Decarbonising transport: a better, greener Britain, was published in July 2021, with apparent government commitment to achieving Net Zero in Transport by 2050, though a key graph in the document compares the trajectory of a reduced level of carbon from the transport sector against existing projections without indicating how that would be achieved.
Now, it seems, we know the answer: some heroic, and widely regarded as erroneous or unachievable, assumptions.
The new critiques of the current methodologies all particularly focus on the implications for the roads system, and work currently underway on the third National Highways Road Investment Strategy, determining the spending plans for England’s major highways network from 2025, and to revise National Policy Statement for National Networks, which is a key input to planning decisions.
It all suggests that the various mechanics that drive forward roads investment as necessary, desirable and justified as some kind of enduring reality are in definite need of a very close re-examination.
Regular TAPAS contributor Phil Goodwin, a member of the Professors’ Review Panel, has of late carefully honed his argument that major road building projects are controversial because the process used for designing and approving them is faulty as much as for the impacts they will have, and the objections of dedicated anti-roads campaigners. Appraising, scrutinising, giving approval and finally deciding often leads to increasing division, not a build-up of consensus he observes. “I think the reason for this cannot be dismissed as nimbyism,” he writes in this issue.
“It is because the process itself does not give voice to the seriousness of genuine scientific and public concern about the environmental and economic impacts of the growth in traffic and the schemes to provide for it.”
Appraisal, only carried out after schemes have already been given political approval, is controlled by the Scheme Promoter, he points out. This is the far from disinterested agent who submits to public examination masses of highly technical and expensive argument that the scheme is a good one, while local residents, professionals, local authorities and others - although they have the right to object - are not allowed access to the models behind them developed with public funds. This is a point also made in his contribution this time by Professor Metz regarding the suitability and reliability of the National Transport Model which plays a fundamental part in making the propositions.
There is very limited regulation and independent scrutiny of technical methods, Goodwin points out. And the promoter-led process means it is just one proposition that the public inquiry or Development Consent process is asked to look at, with no ability to consider suitable alternatives, such as land use changes, public transport or walking and cycling improvements, management of demand, or indeed the significance of alternative futures for travel demand or the climate. Nor can there be a look at what is now called the ‘Transformational’ impacts of alternative future shapes, sizes and designs of the road network as a whole, or of the potential benefits of improved wider mobility and accessibility systems that could deliver the need for less traffic.

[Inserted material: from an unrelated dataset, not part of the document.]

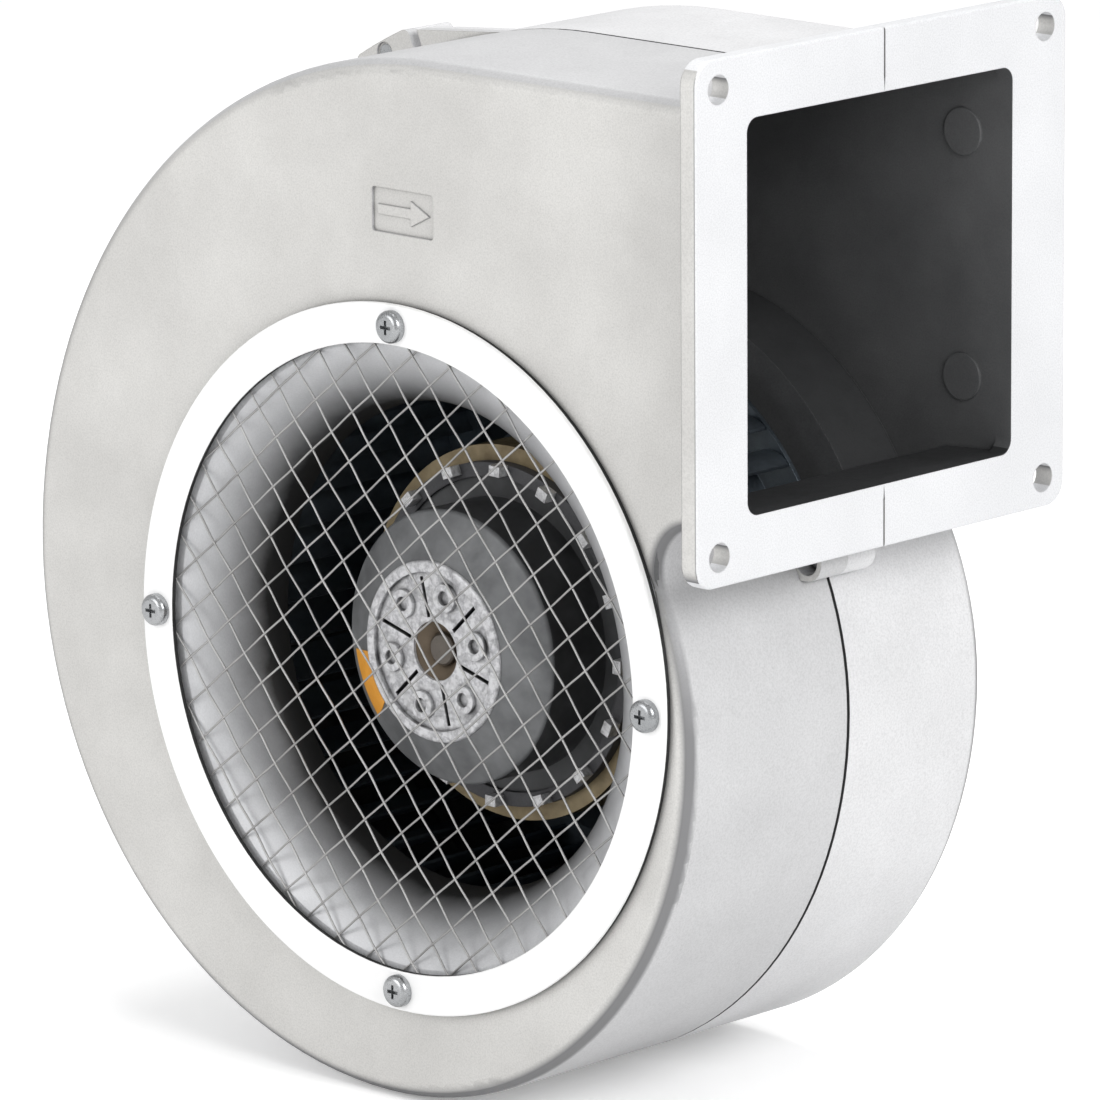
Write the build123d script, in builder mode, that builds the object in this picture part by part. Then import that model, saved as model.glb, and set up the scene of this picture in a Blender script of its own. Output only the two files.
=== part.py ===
from build123d import *
import os
from math import asin, cos, degrees, radians, sin

# Combustion fan: a single-inlet centrifugal blower in a two-part cast scroll, driven by an
# external-rotor motor that sits inside the impeller.
# Frame: origin at the centre of the outlet flange's bolt pattern, on the flange face.
# +X points out of the outlet, +Z is up, and the fan axis runs along Y with the inlet at -Y.
# All lengths are in millimetres, all angles in degrees.

os.makedirs("parts", exist_ok=True)

# ---- fan axis and casing ----
AXIS_X = -103.6
AXIS_Z = -95.9
FRONT_Y = -56.5
REAR_Y = 49.5
WALL = 3.5
EDGE_FILLET = 4.0
OUTLET_HALF_HEIGHT = 47.0
OUTLET_FRONT_Y = -48.0
OUTLET_REAR_Y = 46.0
NOTCH_R = 11.5
# The duct's floor falls a little from the opening to the rounded nose that cuts off the scroll,
# given from the fan axis, and the nose's inner side joins the first quarter of the volute.
NOSE_POINT = (80.8, 47.7)
NOSE_LIFT = 30.0
NOSE_R = 3.0
# The scroll is a four-centre volute: each quarter turn's radius grows by VOLUTE_STEP, and the
# last quarter ends level with the top of the outlet duct.
VOLUTE_STEP = 18.0
VOLUTE_HALF = VOLUTE_STEP / 2
VOLUTE_FIRST_R = OUTLET_HALF_HEIGHT + WALL - AXIS_Z - 3.5 * VOLUTE_STEP
QUARTER_CENTRES = (
    (VOLUTE_HALF, -VOLUTE_HALF),
    (-VOLUTE_HALF, -VOLUTE_HALF),
    (-VOLUTE_HALF, VOLUTE_HALF),
    (VOLUTE_HALF, VOLUTE_HALF),
)

# ---- outlet flange ----
FLANGE_WIDTH = 131.5
FLANGE_HEIGHT = 124.5
FLANGE_THICKNESS = 5.0
FLANGE_CORNER_R = 6.0
FLANGE_EDGE_R = 0.8
OPENING_CORNER_R = 3.5
FLANGE_HOLE_R = 3.5
FLANGE_SPACING_Y = 115.5
FLANGE_SPACING_Z = 110.0

# ---- inlet: casing opening, guard, gasket and ring ----
INLET_HOLE_R = 78.6
CONE_SEAT_R = 86.4
CONE_SEAT_DEPTH = 1.5
INLET_SCREW_CIRCLE_R = 82.0
RING_INNER_R = 77.3
RING_OUTER_R = 87.2
RING_THICKNESS = 1.5
GASKET_INNER_R = 80.2
GASKET_OUTER_R = 86.8
GASKET_THICKNESS = 1.5
GUARD_R = 79.8
GUARD_PITCH = 8.83
GUARD_WIRE = 0.75
GUARD_ANGLE = 39.4
GUARD_SHIFTS = (2.45, -1.9)
THROAT_R = 60.0
THROAT_Y = -36.1
CONE_SHEET = 1.2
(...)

As both Goodwin (in his last contribution on TAPAS, and Metz, this one) comment about the publication of the DfT’s new National Road Traffic Projections, all eight of a range of future Scenarios predict continuing traffic growth though to 2060. And all but one anticipate that required carbon reductions from transport will not be met. In challenging the fitness for purpose of the NTM behind these outcomes, Metz believes that the significance of downward demand trends revealed in recent National Travel Survey data have been overlooked or dismissed.

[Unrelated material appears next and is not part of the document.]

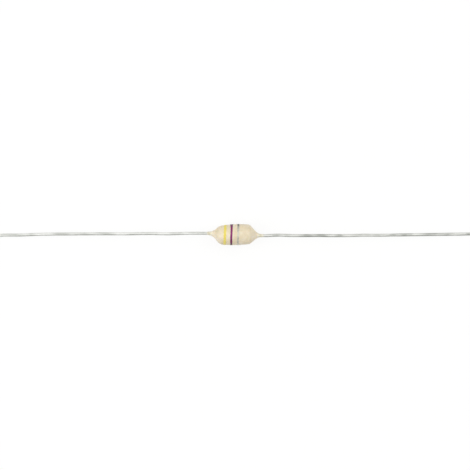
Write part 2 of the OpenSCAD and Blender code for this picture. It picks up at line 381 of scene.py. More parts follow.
@dataclass(frozen=True)
class BandInk(Finish):
    """Pigmented marking ink, rolled on with a wheel and cured.

    It is a thin film that lets the epoxy show where the wheel pressed it thin: the
    attribute "film" says how heavily it lies, and on the violet and the silver it also
    carries painted shade on the band's sides. It is a little less glossy than the epoxy.
    """

    # Colours of a full and of a starved film, and how far patches shift between them.
    full_film_and_shade: str = "#d9c032"
    # On the violet and the silver, the full film's colour is also painted shade.
    thin: str = "#ecdc7c"
    spread: float = 0.5
    patch_mm: float = 0.5
    metal: float = 0.0
    roughness: float = 0.42
    grain_mm: float = 0.06
    grain_depth_mm: float = 0.003

    def build(self) -> bpy.types.Material:
        """Makes the material.

        Returns:
            The ink's material, which reads the attribute "film".
        """
        material, tree, place = self.start()
        patch = add(
            tree, "TexNoise", values={"Scale": per_mm(self.patch_mm), "Detail": 3.0},
            links={"Vector": place},
        )
        spot = add(
            tree, "MapRange",
            values={
                "From Min": 0.3, "From Max": 0.7,
                "To Min": -self.spread / 2, "To Max": self.spread / 2,
            },
            links={"Value": patch.outputs["Fac"]},
        )
        film = add(tree, "Attribute", settings={"attribute_name": "film"}).outputs["Fac"]
        cover = add(
            tree, "Math", settings={"operation": "ADD"},
            links={"0": film, "1": spot.outputs["Result"]},
        )
        # Colour by the film's share; on the violet and the silver its dark end paints shade on the
        # band's sides.
        ramp = add(tree, "ValToRGB", links={"Fac": cover.outputs[0]})
        tone = stops(ramp, [(0.05, self.thin), (0.95, self.full_film_and_shade)])
        # Pigment is a few microns across, drawn coarser here to show.
        grain = add(
            tree, "TexNoise", values={"Scale": per_mm(self.grain_mm), "Detail": 1.0},
            links={"Vector": place},
        )
        bump = add(
            tree, "Bump", values={"Strength": 0.35, "Distance": self.grain_depth_mm * MM},
            links={"Height": grain.outputs["Fac"]},
        )
        surface = add(
            tree, "BsdfPrincipled",
            values={"IOR": 1.5, "Metallic": self.metal, "Roughness": self.roughness},
            links={"Base Color": tone, "Normal": bump.outputs["Normal"]},
        )
        self.close(tree, surface)
        return material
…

It all suggests that the various mechanics that drive forward roads investment as necessary, desirable and justified as some kind of enduring reality are in definite need of a very close re-examination.

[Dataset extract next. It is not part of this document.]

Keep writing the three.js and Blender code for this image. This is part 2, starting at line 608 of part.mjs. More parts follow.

One of the Professors’ panel, Steve Gooding, a former senior Civil servant at The DfT is particularly well qualified to spot how the wider landscape looks from a public policy point of view. Nor can he be labelled, in any sense, an anti-roads man. In his comments we publish in this issue Gooding says what persuaded him to take part in the review, and sign up to its recommendations, was “the coming together of slew of pressures and a set of opportunities that make this a sensible moment to draw breath and reflect on whether we are headed in the right direction”.
Let us hope that there is proper attention given to these issues in Government. And in that regard, it would be good to hear from His Majesty’s Opposition about the approaches it would adopt if given the opportunity to do things differently - as it might well soon have. Little has been said so far on this subject, by Sir Keir Starmer or his colleagues.
A great deal of noise has been made in the past week or so in Parliament about the way the funding for a £2billion batch of ‘Levelling Up’ projects around the country has been decided upon, and indeed no clear formula appears to have been used to make the selection. It is surely time to expect some similar attention amongst MPs to the deployment of a much bigger roads budget based on mysterious, non-transparent and seemingly time-expired calculations.